>>>>>
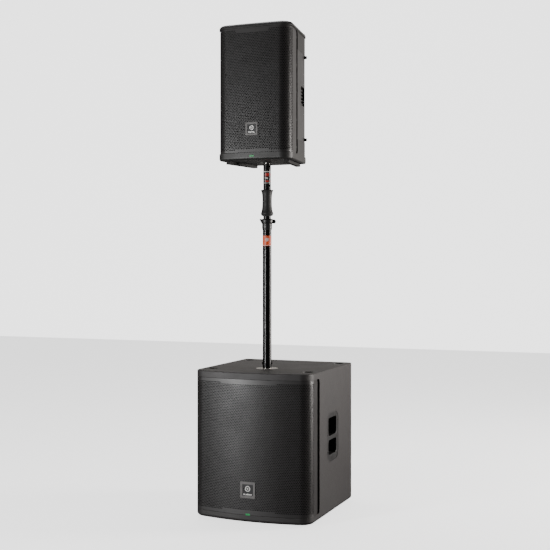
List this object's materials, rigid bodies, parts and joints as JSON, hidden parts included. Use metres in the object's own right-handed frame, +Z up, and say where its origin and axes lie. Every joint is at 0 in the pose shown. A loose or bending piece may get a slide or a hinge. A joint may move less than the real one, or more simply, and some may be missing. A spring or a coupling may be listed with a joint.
{
  "type": "pa speaker",
  "caption": "Powered PA column: subwoofer on feet with a telescopic pole screwed into its top and a full-range speaker box on the pole.",
  "frame": {"origin": "on the floor, under the middle of the subwoofer's plan", "axes": "+Z up along the pole, front of both boxes towards -Y, +X to the right seen from the front"},
  "size_m": [0.554, 0.632, 2.194],
  "materials": {
    "textured_cabinet_paint": "textured black-brown cabinet paint on plywood",
    "birch_plywood": "black painted plywood",
    "moulded_polypropylene": "moulded, fine grain",
    "handle_polymer": "moulded, fine grain",
    "grille_steel": "powder coated perforated steel",
    "acoustic_foam": "open cell foam",
    "badge_grey": "satin grey",
    "status_green": "clear moulded lens",
    "zinc_plate": "bright zinc plated",
    "black_screws": "black oxide",
    "foot_rubber": "moulded rubber",
    "driver_basket": "die cast, black",
    "driver_magnet": "plated",
    "coated_paper": "treated paper",
    "surround_rubber": "rubber impregnated cloth",
    "panel_aluminium": "black powder coat",
    "circuit_board": "solder mask",
    "display_glass": "glossy window",
    "socket_plastic": "moulded nylon",
    "gloss_black_tube": "gloss powder coat",
    "pole_nylon": "glass filled nylon",
    "grip_foam_rubber": "soft grip",
    "chrome_steel": "chrome plated"
  },
  "bodies": {
    "base": {"pole_base_bolt": "zinc_plate", "pole_collar": "pole_nylon", "pole_foot_plug": "zinc_plate", "pole_guide_bush": "pole_nylon", "pole_lower_tube": "gloss_black_tube", "sub_amp_display": "display_glass", "sub_amp_module": "circuit_board", "sub_amp_panel": "panel_aluminium", "sub_badge": "badge_grey", "sub_baffle": "birch_plywood", "sub_cabinet": "textured_cabinet_paint", "sub_feet": "foot_rubber", "sub_grille": "grille_steel", "sub_grille_foam": "acoustic_foam", "sub_handles": "handle_polymer", "sub_mains_inlet": "socket_plastic", "sub_pole_plate": "zinc_plate", "sub_pole_plate_screws": "zinc_plate", "sub_port_tubes": "moulded_polypropylene", "sub_screws": "black_screws", "sub_signal_jacks": "socket_plastic", "sub_stack_cups": "foot_rubber", "sub_status_lens": "status_green", "sub_woofer_frame": "driver_basket", "sub_woofer_magnet": "driver_magnet", "sub_woofer_suspension": "surround_rubber"},
    "mast": {"pole_upper_tube": "gloss_black_tube", "pole_tail_bush": "pole_nylon", "pole_grip": "grip_foam_rubber", "pole_top_sleeve": "chrome_steel"},
    "top_box": {"sat_amp_display": "display_glass", "sat_amp_module": "circuit_board", "sat_amp_panel": "panel_aluminium", "sat_badge": "badge_grey", "sat_baffle": "birch_plywood", "sat_bottom_cap": "moulded_polypropylene", "sat_compression_driver": "driver_magnet", "sat_grille": "grille_steel", "sat_grille_foam": "acoustic_foam", "sat_grips": "handle_polymer", "sat_hanging_inserts": "chrome_steel", "sat_horn": "moulded_polypropylene", "sat_mains_inlet": "socket_plastic", "sat_pole_cup": "chrome_steel", "sat_rubber_feet": "foot_rubber", "sat_screws": "black_screws", "sat_shell": "moulded_polypropylene", "sat_signal_jacks": "socket_plastic", "sat_status_lens": "status_green", "sat_top_cap": "moulded_polypropylene", "sat_woofer_frame": "driver_basket", "sat_woofer_magnet": "driver_magnet", "sat_woofer_suspension": "surround_rubber"},
    "lock_ring": {"pole_lock_ring": "pole_nylon"},
    "sub_level_knob": {"sub_level_knob": "socket_plastic"},
    "sub_power_switch": {"sub_power_switch": "socket_plastic"},
    "sub_woofer_cone": {"sub_woofer_cone": "coated_paper"},
    "top_box_level_knob": {"sat_level_knob": "socket_plastic"},
    "top_box_power_switch": {"sat_power_switch": "socket_plastic"},
    "top_box_woofer_cone": {"sat_woofer_cone": "coated_paper"}
  },
  "joints": [
    {"name": "mast_slide", "type": "slide", "parent": "base", "child": "mast", "axis": [0, 0, 1], "range_m": [0, 0.4]},
    {"name": "top_box_swivel", "type": "hinge", "parent": "mast", "child": "top_box", "pos_m": [0, -0.09, 1.672], "axis": [0, 0, 1], "continuous": true},
    {"name": "lock_ring_turn", "type": "hinge", "parent": "base", "child": "lock_ring", "pos_m": [0, -0.09, 1.327], "axis": [0, 0, 1], "range_deg": [0, 60]},
    {"name": "sub_level_turn", "type": "hinge", "parent": "base", "child": "sub_level_knob", "pos_m": [0.123, 0.2795, 0.247], "axis": [0, 1, 0], "range_deg": [-150, 150]},
    {"name": "sub_power_rock", "type": "hinge", "parent": "base", "child": "sub_power_switch", "pos_m": [-0.123, 0.277, 0.247], "axis": [1, 0, 0], "range_deg": [-14, 0]},
    {"name": "sub_cone_travel", "type": "slide", "parent": "base", "child": "sub_woofer_cone", "axis": [0, 1, 0], "range_m": [-0.008, 0.008], "stiffness_N_per_m": 6000, "deforming": ["sub_woofer_suspension"]},
    {"name": "top_box_level_turn", "type": "hinge", "parent": "top_box", "child": "top_box_level_knob", "pos_m": [0.057, 0.03, 1.836], "axis": [0, 1, 0], "range_deg": [-150, 150]},
    {"name": "top_box_power_rock", "type": "hinge", "parent": "top_box", "child": "top_box_power_switch", "pos_m": [-0.057, 0.0275, 1.836], "axis": [1, 0, 0], "range_deg": [-14, 0]},
    {"name": "top_box_cone_travel", "type": "slide", "parent": "top_box", "child": "top_box_woofer_cone", "axis": [0, 1, 0], "range_m": [-0.005, 0.005], "stiffness_N_per_m": 4000, "deforming": ["sat_woofer_suspension"]}
  ]
}
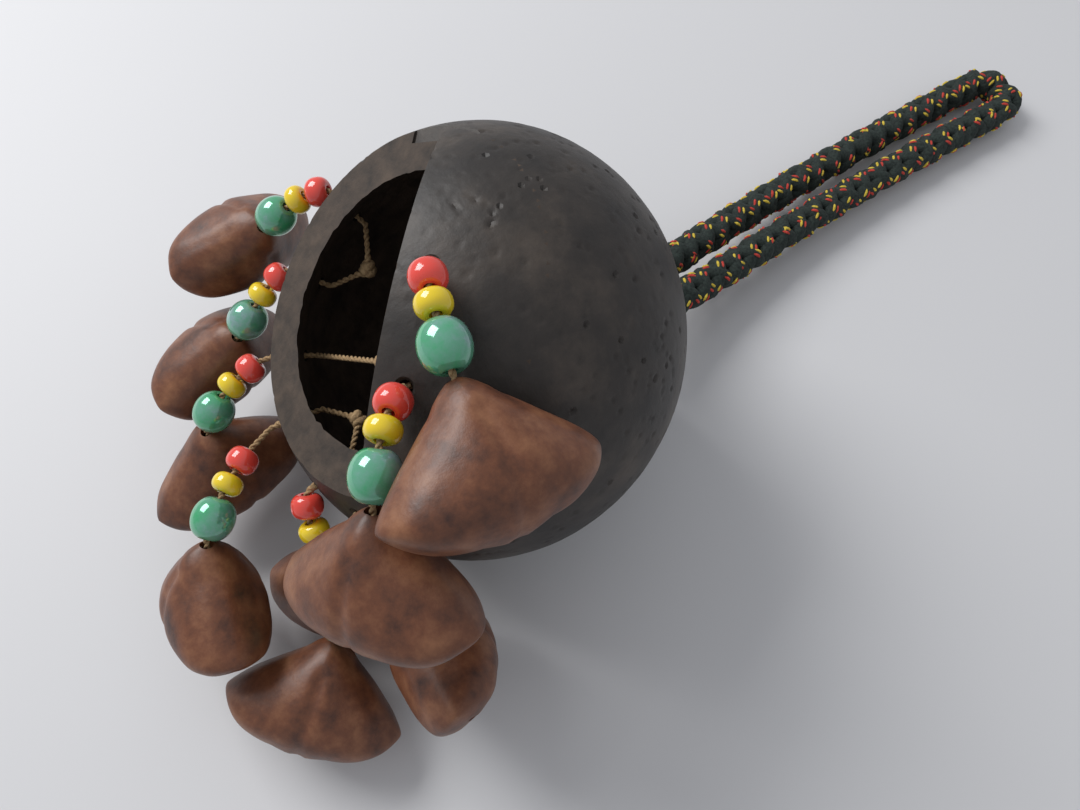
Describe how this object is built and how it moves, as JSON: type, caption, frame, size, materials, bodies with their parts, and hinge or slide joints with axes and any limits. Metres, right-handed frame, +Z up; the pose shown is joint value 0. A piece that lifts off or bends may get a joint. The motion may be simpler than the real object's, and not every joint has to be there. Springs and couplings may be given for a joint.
{
  "type": "nutshell shaker",
  "caption": "Shaker rattle: a cut-open coconut shell with hollow nuts hung on beaded twines round its mouth, and a braided cord loop as its handle.",
  "frame": {"origin": "on the table, under the middle of the coconut shell, on its resting flat", "axes": "+Z up, +X from the shell along the handle, the mouth towards -X and +Y"},
  "size_m": [0.2689, 0.1225, 0.0871],
  "materials": {
    "shell": "satin",
    "nut": "satin",
    "red_bead": "gloss",
    "yellow_bead": "gloss",
    "green_bead": "pearl gloss",
    "twine": "matt",
    "braid": "matt"
  },
  "bodies": {
    "shell": {"coconut_shell": "shell", "handle_knot": "braid", "inner_lacing_1": "twine", "inner_lacing_2": "twine", "inner_lacing_3": "twine", "inner_lacing_4": "twine", "inner_lacing_5": "twine"},
    "handle": {"braided_handle": "braid"},
    "hanger_1": {"twine_1": "twine", "red_bead_1": "red_bead", "yellow_bead_1": "yellow_bead", "green_bead_1": "green_bead"},
    "nut_body_1": {"nut_1": "nut"},
    "hanger_2": {"twine_2": "twine", "red_bead_2": "red_bead", "yellow_bead_2": "yellow_bead", "green_bead_2": "green_bead"},
    "nut_body_2": {"nut_2": "nut"},
    "hanger_3": {"twine_3": "twine", "red_bead_3": "red_bead", "yellow_bead_3": "yellow_bead", "green_bead_3": "green_bead"},
    "nut_body_3": {"nut_3": "nut"},
    "hanger_4": {"twine_4": "twine", "red_bead_4": "red_bead", "yellow_bead_4": "yellow_bead", "green_bead_4": "green_bead"},
    "nut_body_4": {"nut_4": "nut"},
    "hanger_5": {"twine_5": "twine", "red_bead_5": "red_bead", "yellow_bead_5": "yellow_bead", "green_bead_5": "green_bead"},
    "nut_body_5": {"nut_5": "nut"},
    "hanger_6": {"twine_6": "twine", "red_bead_6": "red_bead", "yellow_bead_6": "yellow_bead", "green_bead_6": "green_bead"},
    "nut_body_6": {"nut_6": "nut"},
    "hanger_7": {"twine_7": "twine", "red_bead_7": "red_bead", "yellow_bead_7": "yellow_bead", "green_bead_7": "green_bead"},
    "nut_body_7": {"nut_7": "nut"},
    "hanger_8": {"twine_8": "twine", "red_bead_8": "red_bead", "yellow_bead_8": "yellow_bead", "green_bead_8": "green_bead"},
    "nut_body_8": {"nut_8": "nut"},
    "hanger_9": {"twine_9": "twine", "red_bead_9": "red_bead", "yellow_bead_9": "yellow_bead", "green_bead_9": "green_bead"},
    "nut_body_9": {"nut_9": "nut"}
  },
  "joints": [
    {"name": "handle_lift", "type": "hinge", "parent": "shell", "child": "handle", "pos_m": [0.04293, 0, 0.01965], "axis": [0, -1, 0], "range_deg": [0, 25]},
    {"name": "hanger_swing_1", "type": "hinge", "parent": "shell", "child": "hanger_1", "pos_m": [-0.00693, 0.03864, 0.05383], "axis": [0.7968, 0.551, -0.2481], "range_deg": [0, 40]},
    {"name": "nut_tilt_1", "type": "hinge", "parent": "hanger_1", "child": "nut_body_1", "pos_m": [-0.02096, 0.04873, 0.04442], "axis": [0.9011, 0.4337, 0], "range_deg": [0, 10]},
    {"name": "hanger_swing_2", "type": "hinge", "parent": "shell", "child": "hanger_2", "pos_m": [-0.0213, 0.03474, 0.04439], "axis": [0.5406, 0.7808, -0.3133], "range_deg": [0, 7]},
    {"name": "nut_tilt_2", "type": "hinge", "parent": "hanger_2", "child": "nut_body_2", "pos_m": [-0.03743, 0.03578, 0.03345], "axis": [0.757, 0.6534, 0], "range_deg": [0, 10]},
    {"name": "hanger_swing_3", "type": "hinge", "parent": "shell", "child": "hanger_3", "pos_m": [-0.0334, 0.02341, 0.03827], "axis": [0.2319, 0.9113, -0.3401], "range_deg": [0, 10]},
    {"name": "nut_tilt_3", "type": "hinge", "parent": "hanger_3", "child": "nut_body_3", "pos_m": [-0.05267, 0.02219, 0.02911], "axis": [-0.9539, -0.1222, 0.274], "range_deg": [0, 13]},
    {"name": "hanger_swing_4", "type": "hinge", "parent": "shell", "child": "hanger_4", "pos_m": [-0.03963, 0.01038, 0.03678], "axis": [-0.2541, 0.8259, -0.5033], "range_deg": [0, 40]},
    {"name": "nut_tilt_4", "type": "hinge", "parent": "hanger_4", "child": "nut_body_4", "pos_m": [-0.06287, -0.00158, 0.03297], "axis": [-0.7133, 0.7009, 0], "range_deg": [0, 10]},
    {"name": "hanger_swing_5", "type": "hinge", "parent": "shell", "child": "hanger_5", "pos_m": [-0.04123, -0.00625, 0.03944], "axis": [0.3781, -0.8808, 0.285], "range_deg": [0, 7]},
    {"name": "nut_tilt_5", "type": "hinge", "parent": "hanger_5", "child": "nut_body_5", "pos_m": [-0.04588, -0.01738, 0.0245], "axis": [0.5073, -0.7008, -0.5015], "range_deg": [0, 16]},
    {"name": "hanger_swing_6", "type": "hinge", "parent": "shell", "child": "hanger_6", "pos_m": [-0.03798, -0.01796, 0.04447], "axis": [-0.4455, 0.8934, -0.0588], "range_deg": [0, 40]},
    {"name": "nut_tilt_6", "type": "hinge", "parent": "hanger_6", "child": "nut_body_6", "pos_m": [-0.05334, -0.02698, 0.01999], "axis": [-0.506, 0.8625, 0], "range_deg": [0, 13]},
    {"name": "hanger_swing_7", "type": "hinge", "parent": "shell", "child": "hanger_7", "pos_m": [-0.03204, -0.02281, 0.05652], "axis": [-0.7409, 0.6454, -0.1858], "range_deg": [0, 4]},
    {"name": "nut_tilt_7", "type": "hinge", "parent": "hanger_7", "child": "nut_body_7", "pos_m": [-0.04244, -0.03183, 0.02864], "axis": [-0.9415, -0.3371, 0], "range_deg": [0, 7]},
    {"name": "hanger_swing_8", "type": "hinge", "parent": "shell", "child": "hanger_8", "pos_m": [-0.02255, -0.01658, 0.07244], "axis": [-0.6902, 0.7189, -0.0821], "range_deg": [0, 5]},
    {"name": "nut_tilt_8", "type": "hinge", "parent": "hanger_8", "child": "nut_body_8", "pos_m": [-0.03611, -0.0297, 0.07016], "axis": [-0.7891, 0.6143, 0], "range_deg": [0, 10]},
    {"name": "hanger_swing_9", "type": "hinge", "parent": "shell", "child": "hanger_9", "pos_m": [-0.00972, -0.00606, 0.08151], "axis": [-0.927, 0.3582, -0.1113], "range_deg": [0, 40]},
    {"name": "nut_tilt_9", "type": "hinge", "parent": "hanger_9", "child": "nut_body_9", "pos_m": [-0.01769, -0.02507, 0.08158], "axis": [-0.9699, 0.2436, 0], "range_deg": [0, 10]}
  ]
}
<<<<<
## Task
Wherever a line in the data above holds "object", copy that line.

## Task result
List this object's materials, rigid bodies, parts and joints as JSON, hidden parts included. Use metres in the object's own right-handed frame, +Z up, and say where its origin and axes lie. Every joint is at 0 in the pose shown. A loose or bending piece may get a slide or a hinge. A joint may move less than the real one, or more simply, and some may be missing. A spring or a coupling may be listed with a joint.
Describe how this object is built and how it moves, as JSON: type, caption, frame, size, materials, bodies with their parts, and hinge or slide joints with axes and any limits. Metres, right-handed frame, +Z up; the pose shown is joint value 0. A piece that lifts off or bends may get a joint. The motion may be simpler than the real object's, and not every joint has to be there. Springs and couplings may be given for a joint.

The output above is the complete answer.